* STORED DATA
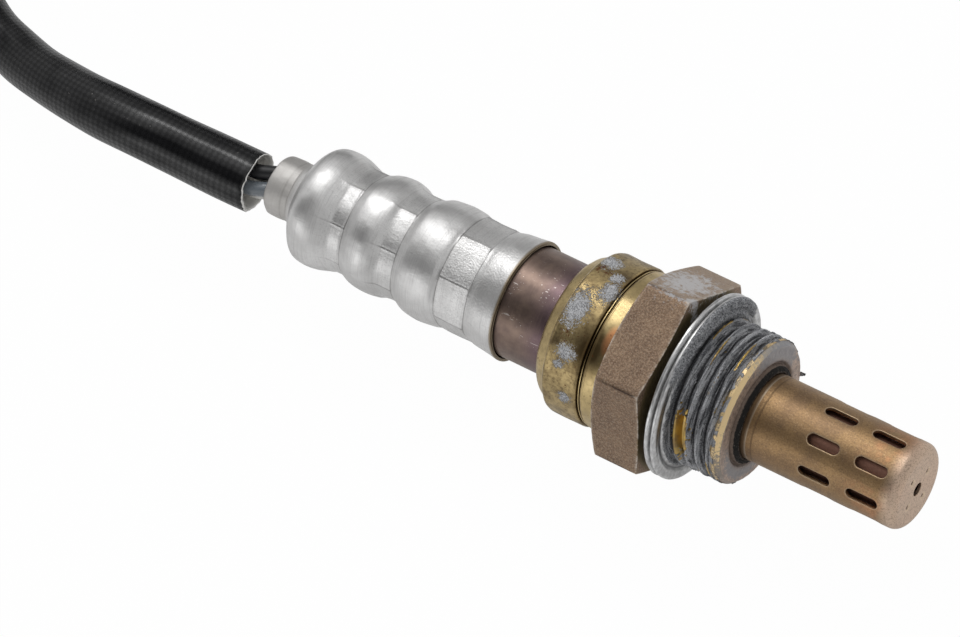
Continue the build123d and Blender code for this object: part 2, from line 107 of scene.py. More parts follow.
class Finish:
    """A node tree. A material's constants go on its Principled shader, and its varying values are fields."""

    def __init__(self, name, **constants):
        self.material = bpy.data.materials.new(name)
        self.material.use_nodes = True
        self.tree = self.material.node_tree
        self.shader = self.tree.nodes["Principled BSDF"]
        self.wear(**constants)

    def wear(self, **values):
        for name, value in values.items():
            self.put(value, self.shader.inputs[name.replace("_", " ")])
        return self

    def put(self, value, socket):
        if isinstance(value, Field):
            self.tree.links.new(value.socket, socket)
        elif socket.type == "RGBA" and len(value) == 3:
            socket.default_value = (*value, 1.0)
        else:
            socket.default_value = value

    def node(self, kind, settings=None, *values, out=0, **named):
        made = self.tree.nodes.new("ShaderNode" + kind)
        for key, value in (settings or {}).items():
            setattr(made, key, value)
        for socket, value in zip(made.inputs, values):
            self.put(value, socket)
        for name, value in named.items():
            self.put(value, made.inputs[name.replace("_", " ")])
        return Field(self, made.outputs[out])

    def place(self, x=1.0, y=1.0, z=1.0):
        """Object coordinates in millimetres, each stretched by its factor."""
        spot = self.node("TexCoord", out="Object")
        return self.node("Mapping", None, spot, Scale=(x / MM, y / MM, z / MM))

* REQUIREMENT
Print the listing above from its first line through the line with "node tree. A", and stop there.

* FINISHED TASK
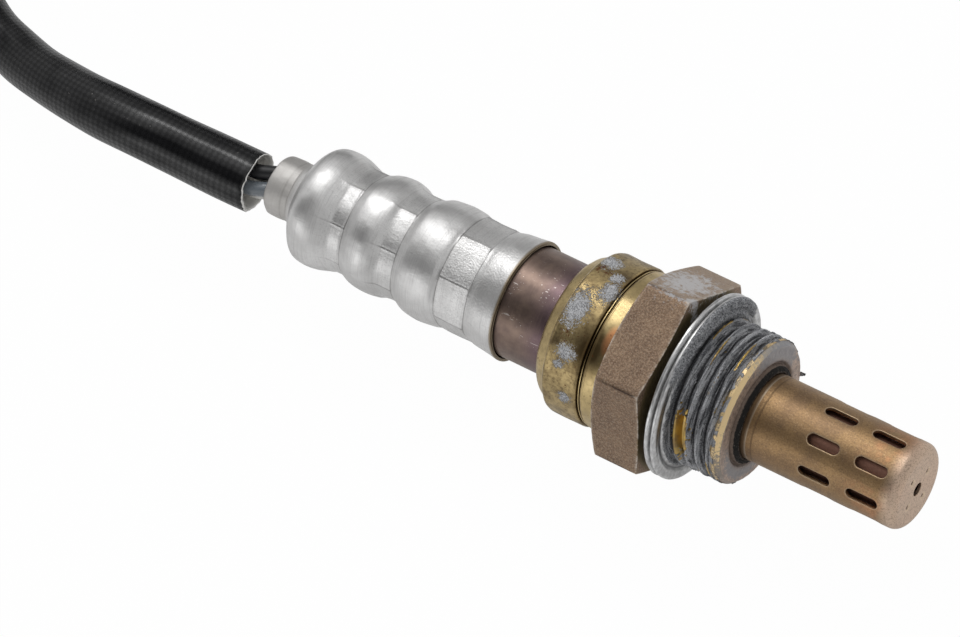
Continue the build123d and Blender code for this object: part 2, from line 107 of scene.py. More parts follow.
class Finish:
    """A node tree. A material's constants go on its Principled shader, and its varying values are fields."""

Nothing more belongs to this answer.